The shape of the bug is almost always the same. Here is a simplified version of the pattern — a pool that processes jobs through a channel:

type pool struct {
	jobs chan job
}

func newPool(workers int) *pool {
	p := &pool{jobs: make(chan job)}
	for i := 0; i < workers; i++ {
		go func() {
			for j := range p.jobs { // blocks forever if jobs is never closed
				j.run()
			}
		}()
	}
	return p
}

Each worker blocks on for j := range p.jobs. That loop only exits when the channel is closed. If the code that owns the pool never closes it, every worker stays parked on the receive — invisible, unreachable, and never garbage collected, because a parked goroutine is a GC root.

Now imagine newPool being called inside a public API method:

func (m *Maroto) Generate() (Document, error) {
	p := newPool(runtime.NumCPU()) // new pool per call
	// ... process pages through the pool ...
	return doc, nil               // pool goes out of scope, workers live on
}

The pool value gets garbage collected. The goroutines do not. That’s the whole bug.

Detecting it

Three tools make this class of leak visible in minutes.
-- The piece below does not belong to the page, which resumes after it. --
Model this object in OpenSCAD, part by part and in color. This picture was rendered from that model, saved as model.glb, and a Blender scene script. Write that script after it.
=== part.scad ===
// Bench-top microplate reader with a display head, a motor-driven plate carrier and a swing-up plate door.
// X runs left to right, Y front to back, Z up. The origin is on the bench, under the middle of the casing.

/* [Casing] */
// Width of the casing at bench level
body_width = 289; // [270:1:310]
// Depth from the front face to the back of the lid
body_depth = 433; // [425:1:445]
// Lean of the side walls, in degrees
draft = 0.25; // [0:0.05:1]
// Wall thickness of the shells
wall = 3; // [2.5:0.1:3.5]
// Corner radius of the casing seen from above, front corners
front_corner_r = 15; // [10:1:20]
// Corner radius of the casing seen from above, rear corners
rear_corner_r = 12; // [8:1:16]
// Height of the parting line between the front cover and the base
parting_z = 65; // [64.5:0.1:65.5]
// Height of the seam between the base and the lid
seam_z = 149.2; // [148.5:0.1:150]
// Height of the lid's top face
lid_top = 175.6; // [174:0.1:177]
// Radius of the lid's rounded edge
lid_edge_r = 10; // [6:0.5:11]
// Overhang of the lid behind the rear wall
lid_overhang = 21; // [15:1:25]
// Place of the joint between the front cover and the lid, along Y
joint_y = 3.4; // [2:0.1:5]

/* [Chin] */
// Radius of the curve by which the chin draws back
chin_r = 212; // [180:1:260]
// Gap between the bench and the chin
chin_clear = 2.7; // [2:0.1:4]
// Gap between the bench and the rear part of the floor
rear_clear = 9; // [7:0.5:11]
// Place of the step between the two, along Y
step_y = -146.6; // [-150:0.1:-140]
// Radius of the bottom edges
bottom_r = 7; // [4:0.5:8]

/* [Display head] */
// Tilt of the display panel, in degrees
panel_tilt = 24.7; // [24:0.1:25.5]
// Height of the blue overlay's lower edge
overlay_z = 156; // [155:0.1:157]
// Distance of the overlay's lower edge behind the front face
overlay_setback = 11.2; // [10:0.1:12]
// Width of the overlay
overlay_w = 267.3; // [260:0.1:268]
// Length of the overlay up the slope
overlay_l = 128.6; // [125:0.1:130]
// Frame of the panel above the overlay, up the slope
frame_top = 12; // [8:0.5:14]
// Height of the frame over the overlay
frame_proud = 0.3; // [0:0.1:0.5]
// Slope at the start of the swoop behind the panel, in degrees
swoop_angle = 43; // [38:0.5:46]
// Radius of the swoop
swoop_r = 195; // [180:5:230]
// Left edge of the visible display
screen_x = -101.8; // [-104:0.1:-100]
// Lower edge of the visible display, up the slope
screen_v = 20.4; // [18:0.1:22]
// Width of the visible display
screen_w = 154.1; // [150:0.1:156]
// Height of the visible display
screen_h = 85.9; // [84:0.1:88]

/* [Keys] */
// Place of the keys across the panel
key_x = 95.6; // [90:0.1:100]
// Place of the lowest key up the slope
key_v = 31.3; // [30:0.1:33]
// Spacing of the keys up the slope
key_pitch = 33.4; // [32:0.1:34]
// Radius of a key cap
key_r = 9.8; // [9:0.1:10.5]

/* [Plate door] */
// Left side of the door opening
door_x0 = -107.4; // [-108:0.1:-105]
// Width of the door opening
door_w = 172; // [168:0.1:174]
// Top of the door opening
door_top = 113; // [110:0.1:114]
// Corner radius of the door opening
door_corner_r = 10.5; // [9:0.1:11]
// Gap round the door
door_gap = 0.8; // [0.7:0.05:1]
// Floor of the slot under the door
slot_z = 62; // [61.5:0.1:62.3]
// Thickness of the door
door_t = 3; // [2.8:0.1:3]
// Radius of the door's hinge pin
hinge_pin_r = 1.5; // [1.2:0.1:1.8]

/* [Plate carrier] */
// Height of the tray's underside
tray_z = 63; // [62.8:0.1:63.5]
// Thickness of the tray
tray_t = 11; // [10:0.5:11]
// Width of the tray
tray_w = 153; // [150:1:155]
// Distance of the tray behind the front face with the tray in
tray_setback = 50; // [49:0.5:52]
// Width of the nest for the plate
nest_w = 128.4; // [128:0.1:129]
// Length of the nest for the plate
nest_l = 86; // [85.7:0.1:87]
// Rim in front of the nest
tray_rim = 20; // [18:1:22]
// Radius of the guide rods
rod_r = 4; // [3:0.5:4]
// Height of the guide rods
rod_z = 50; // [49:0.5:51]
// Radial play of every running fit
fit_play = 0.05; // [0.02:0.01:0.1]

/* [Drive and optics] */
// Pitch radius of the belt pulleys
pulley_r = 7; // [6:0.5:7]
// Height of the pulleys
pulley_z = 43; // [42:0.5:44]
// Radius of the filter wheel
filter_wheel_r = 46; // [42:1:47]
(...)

1. Count goroutines in a test

The cheapest detector is an assertion that calling the API repeatedly doesn’t grow the goroutine count:

func TestGenerateDoesNotLeak(t *testing.T) {
	before := runtime.NumGoroutine()

	for i := 0; i < 10; i++ {
		if _, err := m.Generate(); err != nil {
			t.Fatal(err)
		}
	}

	runtime.GC()
	time.Sleep(100 * time.Millisecond) // let exiting goroutines finish

	if after := runtime.NumGoroutine(); after > before+2 {
		t.Fatalf("goroutines grew from %d to %d", before, after)
	}
}

It’s crude, but it catches the “leak per call” pattern reliably, and it runs in CI forever after.
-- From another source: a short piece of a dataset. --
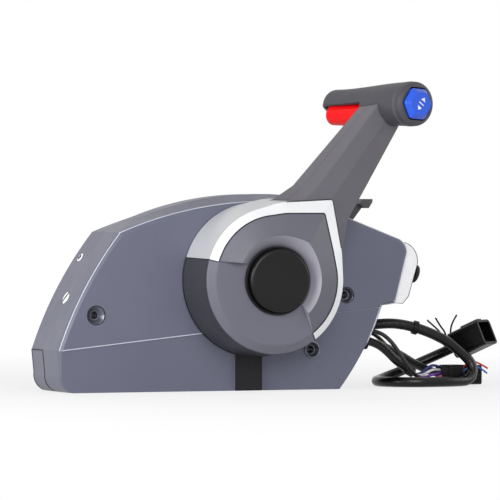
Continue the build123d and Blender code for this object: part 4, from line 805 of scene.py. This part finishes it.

2. pprof’s goroutine profile

In a running service, go tool pprof http://localhost:6060/debug/pprof/goroutine groups goroutines by stack. A leak looks unmistakable: thousands of goroutines parked on the exact same chan receive line.

3. goleak

Uber’s goleak wraps the same idea into defer goleak.VerifyNone(t) and filters out runtime noise for you.

The fix: every goroutine needs an owner

The actual fix in the PR was conceptually one line: when generation finishes, close the pool so the workers’ range loops exit.

func (m *Maroto) Generate() (Document, error) {
	p := newPool(runtime.NumCPU())
	defer p.Close() // workers exit when the jobs channel closes

	// ... process pages through the pool ...
	return doc, nil
}

But the lasting lesson is the design rule behind it, which Go’s own documentation hints at and code review keeps re-teaching:

Never start a goroutine without knowing how it will stop.

For library code I’d make it stricter. A library that spawns goroutines must either:

Tie their lifetime to a call — start them inside the function and guarantee they exit before or shortly after it returns (defer pool.Close(), errgroup.Wait()), or
Tie their lifetime to an object — and give the object an explicit Close()/Shutdown(ctx) the caller is documented to call, or
Accept a context.Context and exit when it’s cancelled.

Anything else means the caller pays for goroutines they can’t see and can’t stop. That’s exactly what made the maroto bug interesting: nothing inside the library was wrong from the library’s point of view — the contract with the caller was wrong.

Takeaways

Goroutine leaks are usage-proportional, not load-proportional. Watch NumGoroutine() over time, not just memory.
A parked goroutine is a GC root. The pool object being collected does not save you.
Put a leak assertion in your test suite the day you introduce a worker pool — it’s ten lines.
In library APIs, concurrency lifetime is part of the public contract. Document who stops what, or better, make it impossible to get wrong.

The fix shipped in maroto and the leak is gone. The test that counts goroutines is still there, making sure it stays gone.